Aim:
Pull out the lines from the line containing "GUNMETAL, 0.5, 0.8)" through the line containing "from mathutils.bvhtree import BVHTree", both lines included, and copy them exactly.

Supplied material:
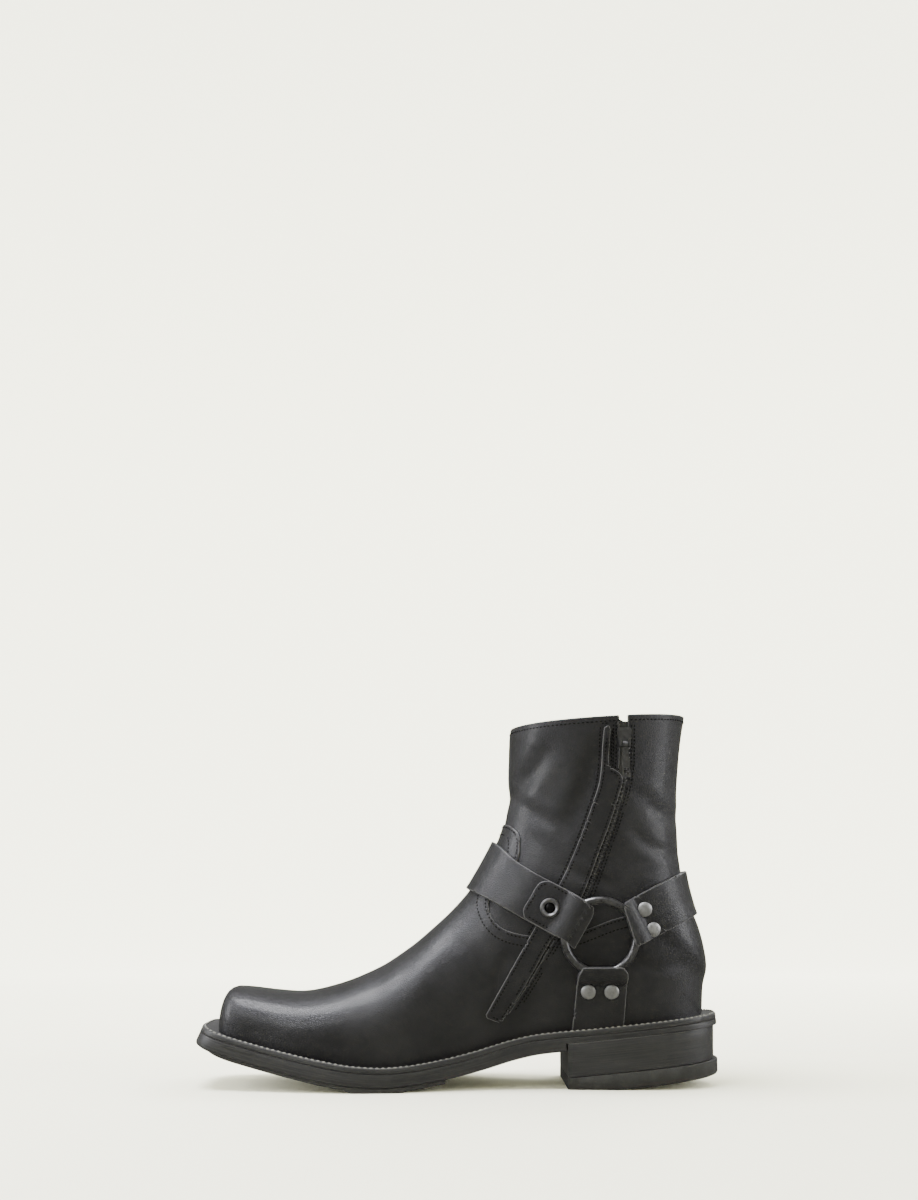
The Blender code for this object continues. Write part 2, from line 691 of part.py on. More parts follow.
def make_zip(parts, tools):
    """The zip's chain with its tape, in the slit, and the guard strip over it."""
    tape = material("zip tape", (0.012, 0.012, 0.012), 0.8)
    guard_look = material("zip guard leather", BLACK_LEATHER, 0.38)
    chain = shell("zip_chain", -1.3, -0.2, tape, parts)
    line = ((97.5, 209.5),) + ZIP_LINE[1:-1] + ((28.4, 44.4),)
    cut(chain, prism("tape_area", band(line, TAPE_HALF), tools, high_y=0.0), "INTERSECT")

    guard = shell("zip_guard", GAP, GUARD_OUTER, guard_look, parts)
    area = prism("guard_area", GUARD_LEFT[::-1] + GUARD_RIGHT[::-1], tools, high_y=0.0)
    cut(guard, area, "INTERSECT")
    layer = shell("vamp_room", -0.9, VAMP_STEP + GAP, None, tools)
    cut(layer, prism("vamp_grown", vamp_region(GAP), tools), "INTERSECT")
    cut(guard, layer, "DIFFERENCE")
    return chain, guard


def guard_room(tools):
    """The guard with clearance round it, to cut from what passes over it."""
    room = shell("guard_room", -0.5, GUARD_OUTER + GAP, None, tools)
    wide = [(x - 1.2, z) for x, z in GUARD_LEFT[::-1]]
    wide += [(x + 1.2, z) for x, z in GUARD_RIGHT[::-1]]
    cut(room, prism("guard_wide", wide, tools, high_y=0.0), "INTERSECT")
    return room


def fold(name, away, side, ring_y, low, place):
    """The leather doubled round the ring, as a wedge across the strap."""
    crest = abs(ring_y) + FOLD_COVER
    profile = (
        (FOLD_REACH, 20.0), (FOLD_REACH, crest - 4.0), (FOLD_REACH + 0.7, crest - 1.8),
        (FOLD_REACH + 2.4, crest - 0.4), (FOLD_REACH + 4.4, crest),
        (FOLD_REACH + 6.6, crest - 0.4), (FOLD_REACH + 8.6, crest - 1.8),
        (FOLD_REACH + 10.0, crest - 4.2), (FOLD_REACH + 11.0, low),
        (FOLD_REACH + 11.0, 20.0),
    )
    across = Vector((-away[1], 0.0, away[0]))
    along = Vector((away[0], 0.0, away[1]))
    bm = bmesh.new()
    centre = Vector((RING_X, 0.0, RING_Z))
    verts = []
    for reach, out in profile:
        spot = centre + along * reach + Vector((0.0, side * out, 0.0)) - across * 22.0
        verts.append(bm.verts.new(metres(*spot)))
    face = bm.faces.new(verts)
    pushed = bmesh.ops.extrude_face_region(bm, geom=[face])["geom"]
    moved = [item for item in pushed if isinstance(item, bmesh.types.BMVert)]
    bmesh.ops.translate(bm, verts=moved, vec=metres(*(across * 44.0)))
    bmesh.ops.recalc_face_normals(bm, faces=bm.faces[:])
    return finish(bm, name, None, place)


def torus(name, ring_y, wire, look, place):
    """A ring of round wire, standing in the plane of the boot's side."""
    bpy.ops.mesh.primitive_torus_add(
        major_radius=RING_RADIUS * MM, minor_radius=wire * MM,
        major_segments=RING_TURNS, minor_segments=RING_FACETS,
        location=metres(RING_X, ring_y, RING_Z),
        rotation=(math.pi / 2.0, 0.0, 0.0))
    result = bpy.context.object
    result.name = name
    for home in list(result.users_collection):
        home.objects.unlink(result)
    place.objects.link(result)
    if look:
        result.data.materials.append(look)
        result.data.shade_smooth()
    return result


def make_strap(name, outline, outer, ends, ring_ys, parts, tools, extras=()):
    """A strap draped on the upper, with its ends folded round the rings."""
    look = material(name.replace("_", " ") + " leather", BLACK_LEATHER, 0.36)
    strap = shell(name, STRAP_INNER, 13.0, look, parts)
    sides = sorted(side for side, away in ends)
    low_y = -90.0 if sides[0] < 0 else 0.0
    high_y = 90.0 if sides[-1] > 0 else 0.0
    cut(strap, prism("strap_area", outline, tools, low_y, high_y), "INTERSECT")
    limit = shell("limit", 0.4, outer, None, tools)
    for extra in extras:
        cut(limit, extra, "UNION")
    for side, away in ends:
        low = abs(ring_ys[side]) - RING_SEAT + outer - 1.2
        cut(limit, fold("fold", away, side, ring_ys[side], low, tools), "UNION")
    cut(strap, limit, "INTERSECT")
    for side, away in ends:
        room = torus("tunnel", ring_ys[side], TUNNEL_WIRE, None, tools)
        cut(strap, room, "DIFFERENCE")
    return strap


def hit(tree, x, z, side):
    """Where a level line across the boot meets a piece, and its slope there."""
    start = metres(x, side * 120.0, z)
    spot, normal, index, distance = tree.ray_cast(start, Vector((0.0, -side, 0.0)))
    return spot, normal


def tree_of(target):
    """A search tree over an object's faces."""
    bm = bmesh.new()
    bm.from_mesh(target.data)
    bm.transform(target.matrix_world)
    tree = BVHTree.FromBMesh(bm)
    bm.free()
    return tree


def button(name, tree, at, side, rows, look, parts):
    """A turned stud, seated on a strap and square to it."""
    spot, normal = hit(tree, at[0], at[1], side)
    if normal.y * side < 0.0:
        normal = -normal
    bm = bmesh.new()
    profile = [bm.verts.new((r * MM, 0.0, h * MM)) for r, h in rows]
    edges = [bm.edges.new(pair) for pair in zip(profile, profile[1:])]
    bmesh.ops.spin(
        bm, geom=profile + edges, cent=(0.0, 0.0, 0.0), axis=(0.0, 0.0, 1.0),
        angle=2.0 * math.pi, steps=STUD_STEPS, use_merge=True, use_duplicate=False)
    bmesh.ops.remove_doubles(bm, verts=bm.verts[:], dist=0.00001)
    bmesh.ops.recalc_face_normals(bm, faces=bm.faces[:])
    turn = Vector((0.0, 0.0, 1.0)).rotation_difference(normal).to_matrix().to_4x4()
    result = finish(bm, name, look, parts)
    result.data.shade_smooth()
    result.data.set_sharp_from_angle(angle=math.radians(40.0))
    result.matrix_world = Matrix.Translation(spot + normal * STUD_SEAT * MM) @ turn
    return result


def barrel(name, radius, width, y, tools):
    """A short round bar across the pull, about the slider's own bar."""
    bm = bmesh.new()
    bmesh.ops.create_cone(
        bm, cap_ends=True, segments=16, radius1=radius * MM, radius2=radius * MM,
        depth=width * MM)
    bmesh.ops.rotate(
        bm, verts=bm.verts[:], matrix=Matrix.Rotation(math.pi / 2.0, 3, "Y"))
    bmesh.ops.translate(bm, verts=bm.verts[:], vec=metres(SLIDER_X, y, BAR_Z))
    return finish(bm, name, None, tools)


def show(item, look):
    """Turn a cut-out outline into a visible piece."""
    item.hide_render = False
    item.display_type = "SOLID"
    item.data.materials.append(look)
    return item


def make_slider(parts, tools, tree):
    """The slider on the chain, its bar, and the pull that hangs from the bar."""
    spot, normal = hit(tree, SLIDER_X, SLIDER_SEAT_Z, -1)
    face_y = spot.y / MM
    body = show(
        prism("zip_slider", SLIDER, parts, face_y - SLIDER_OUT[1], face_y - SLIDER_OUT[0]),
        material("zip metal", BLACK_METAL, 0.35, 0.9))
    for outline in (EAR_LEFT, EAR_RIGHT):
        cut(body, prism(
            "ear", outline, tools, face_y - EAR_OUT[1], face_y - EAR_OUT[0]), "UNION")
    bar_y = face_y - BAR_OUT
    left, right = BAR_SPAN
    bar = (
        (left, BAR_Z + BAR_HALF), (right, BAR_Z + BAR_HALF),
        (right, BAR_Z - BAR_HALF), (left, BAR_Z - BAR_HALF),
    )
    cut(body, prism("bar", bar, tools, bar_y - BAR_HALF, bar_y + BAR_HALF), "UNION")

    pull = show(
        prism("zip_pull", PULL, parts, bar_y - PULL_HALF, bar_y + PULL_HALF),
        material("zip pull metal", BLACK_METAL, 0.35, 0.9))
    cut(pull, barrel("eye", EYE_RADIUS, EYE_WIDTH, bar_y, tools), "UNION")
    cut(pull, barrel("bore", BORE_RADIUS, 3.0 * EYE_WIDTH, bar_y, tools), "DIFFERENCE")
    window = prism("window", PULL_WINDOW, tools, bar_y - EYE_WIDTH, bar_y + EYE_WIDTH)
    cut(pull, window, "DIFFERENCE")


def centre(parts):
    """Move the boot so that the middle of its box stands on the origin."""
    bpy.context.view_layer.update()
    spots = [item.matrix_world @ vert.co for item in parts.objects
             for vert in item.data.vertices]
    low = [min(spot[axis] for spot in spots) for axis in range(3)]
    high = [max(spot[axis] for spot in spots) for axis in range(3)]
    shift = Vector((-(low[0] + high[0]) / 2.0, -(low[1] + high[1]) / 2.0, -low[2]))
    for item in parts.objects:
        item.location += shift
    return shift


def build():
    """Make every piece of the boot."""
    for item in list(bpy.data.objects):
        bpy.data.objects.remove(item)
    parts = bpy.data.collections.new(NAME)
    tools = bpy.data.collections.new("cutters")
    for group in (parts, tools):
        bpy.context.scene.collection.children.link(group)

    make_sole(parts)
    make_upper(parts, tools)
    chain, guard = make_zip(parts, tools)

    bm = upper_surface(0.0)
    skin = BVHTree.FromBMesh(bm)
    bm.free()
    ring_ys = {}
    for side in (-1, 1):
        spot, normal = hit(skin, RING_X, RING_Z, side)
        ring_ys[side] = spot.y / MM + side * RING_SEAT
    both_front = ((-1, FRONT_AWAY), (1, FRONT_AWAY))
    both_back = ((-1, BACK_AWAY), (1, BACK_AWAY))

    tab = shell("tab", 0.4, TAB_OUTER, None, tools)
    cut(tab, prism("tab_area", TAB, tools, high_y=0.0), "INTERSECT")
    front = make_strap(
        "strap_front", STRAP_FRONT, FRONT_OUTER, both_front, ring_ys, parts, tools, (tab,))
    cut(front, guard_room(tools), "DIFFERENCE")
    back = make_strap(
        "strap_back", STRAP_BACK, BACK_OUTER, both_back, ring_ys, parts, tools)
    names = {-1: "inner", 1: "outer"}
    sides = {}
    ring_look = material("ring metal", BLACK_METAL, 0.2, 1.0)
    for side, word in names.items():
        sides[side] = make_strap(
            "strap_side_" + word, STRAP_SIDE, BACK_OUTER, ((side, SIDE_AWAY),),
            ring_ys, parts, tools)
        torus("ring_" + word, ring_ys[side], RING_WIRE, ring_look, parts)

    stud = material("rivet metal", GUNMETAL, 0.5, 0.8)
    for side, word in names.items():
        rows = [
            ("back", tree_of(back), RIVETS_BACK),
            ("side", tree_of(sides[side]), RIVETS_SIDE),
        ]
        if side > 0:
            rows.append(("front", tree_of(front), RIVETS_FRONT))
        for where, tree, spots in rows:
            for number, at in enumerate(spots, 1):
                name = "rivet_%s_%s_%d" % (where, word, number)
                button(name, tree, at, side, RIVET, stud, parts)
    snap_look = material("snap metal", BLACK_METAL, 0.25, 0.9)
    button("snap_cap", tree_of(front), SNAP_AT, -1, SNAP, snap_look, parts)
    make_slider(parts, tools, tree_of(chain))
    return centre(parts)


if __name__ == "__main__":
    build()
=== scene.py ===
"""The looks of a men's black harness boot for the right foot.

Toe towards -X, inner side with the zip towards -Y.  The tables are in millimetres
and are the shoe's own: each layer of leather lies on one surface that they give, so
a panel, its rolled edge and its stitches all follow the same line.
"""

import math

import bmesh
import bpy
import numpy as np
from bpy.props import FloatProperty, FloatVectorProperty, PointerProperty
from mathutils import Matrix, Vector
from mathutils.bvhtree import BVHTree


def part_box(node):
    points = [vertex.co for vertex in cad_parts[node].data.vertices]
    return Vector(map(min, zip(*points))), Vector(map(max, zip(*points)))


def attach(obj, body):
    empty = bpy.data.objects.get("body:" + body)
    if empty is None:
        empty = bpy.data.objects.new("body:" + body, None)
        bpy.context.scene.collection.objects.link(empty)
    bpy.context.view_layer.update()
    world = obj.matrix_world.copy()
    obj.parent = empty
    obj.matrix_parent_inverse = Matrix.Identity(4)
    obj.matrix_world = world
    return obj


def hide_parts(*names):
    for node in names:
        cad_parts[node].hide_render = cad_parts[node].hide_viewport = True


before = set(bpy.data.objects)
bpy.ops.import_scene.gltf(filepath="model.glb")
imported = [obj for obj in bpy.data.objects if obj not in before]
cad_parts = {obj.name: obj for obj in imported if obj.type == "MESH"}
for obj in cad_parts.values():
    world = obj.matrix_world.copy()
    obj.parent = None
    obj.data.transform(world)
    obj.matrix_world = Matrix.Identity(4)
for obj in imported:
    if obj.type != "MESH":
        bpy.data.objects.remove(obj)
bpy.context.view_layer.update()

bl_info = {
    "name": "Harness boot",
    "version": (1, 0, 0),
    "blender": (4, 5, 0),
    "location": "View3D > Sidebar > Boot",
    "description": "Builds the leather, stitches and metal of a harness boot",
    "category": "Object",
}

MM = 0.001

# Where the tables' origin stands in the shared frame
SHIFT_X = 0.397
SHIFT_Y = -2.312

# Layers, as heights over the shaft's outer face
LINING_LIFT = -1.5
TAPE_LIFT = -0.7
VAMP_LIFT = 1.0
GUARD_LIFT = 2.1
STRAP_LIFT = 3.9
SIDE_LIFT = 3.5
TAB_LIFT = 6.0
UNDER = 0.2
VAMP_LAP = 9.0

# Sole
SOLE_TOE = -150.6
SOLE_HEEL = 153.1
SOLE_NOSE = 20.0
SOLE_ROUND = 43.0
WELT_DEPTH = 3.2
OUTSOLE_TOP = 3.5
TREAD_TOP = 11.3
TREAD_DEPTH = 13.9
TREAD_BACK = -8.0
TREAD_FLAT = (-64.0, -30.0)
SEAT_DEPTH = 6.6
BREAST_X = 63.0
HEEL_BACK = 152.0
LIFT_BACK = 154.4
GAP = 0.3

# Rings, studs and zip
RING_X = 81.3
RING_Z = 88.0
RING_RADIUS = 20.8
RING_WIRE = 2.3
FOLD_REACH = 14.2
FOLD_COVER = 4.2
SLIT_HALF = 5.0
SLIT_BEHIND = 1.1
TAPE_HALF = 4.7

FRONT_AWAY = (-0.857, 0.515)
BACK_AWAY = (0.918, 0.397)
SIDE_AWAY = (0.0, -1.0)

# How far the strap sinks under its tab, the notch at the zip's top, and the zip
UNDER_TAB = 1.8
NOTCH_FROM = 212.5
NOTCH_HALF = 4.2
TAPE_LOW = 43.0
TEETH_LOW = 44.0
TEETH_HIGH = 209.0
TOOTH = (2.0, 0.99, 0.8)
TOOTH_PITCH = 1.35
TOOTH_REACH = 0.55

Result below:
    stud = material("rivet metal", GUNMETAL, 0.5, 0.8)
    for side, word in names.items():
        rows = [
            ("back", tree_of(back), RIVETS_BACK),
            ("side", tree_of(sides[side]), RIVETS_SIDE),
        ]
        if side > 0:
            rows.append(("front", tree_of(front), RIVETS_FRONT))
        for where, tree, spots in rows:
            for number, at in enumerate(spots, 1):
                name = "rivet_%s_%s_%d" % (where, word, number)
                button(name, tree, at, side, RIVET, stud, parts)
    snap_look = material("snap metal", BLACK_METAL, 0.25, 0.9)
    button("snap_cap", tree_of(front), SNAP_AT, -1, SNAP, snap_look, parts)
    make_slider(parts, tools, tree_of(chain))
    return centre(parts)


if __name__ == "__main__":
    build()
=== scene.py ===
"""The looks of a men's black harness boot for the right foot.

Toe towards -X, inner side with the zip towards -Y.  The tables are in millimetres
and are the shoe's own: each layer of leather lies on one surface that they give, so
a panel, its rolled edge and its stitches all follow the same line.
"""

import math

import bmesh
import bpy
import numpy as np
from bpy.props import FloatProperty, FloatVectorProperty, PointerProperty
from mathutils import Matrix, Vector
from mathutils.bvhtree import BVHTree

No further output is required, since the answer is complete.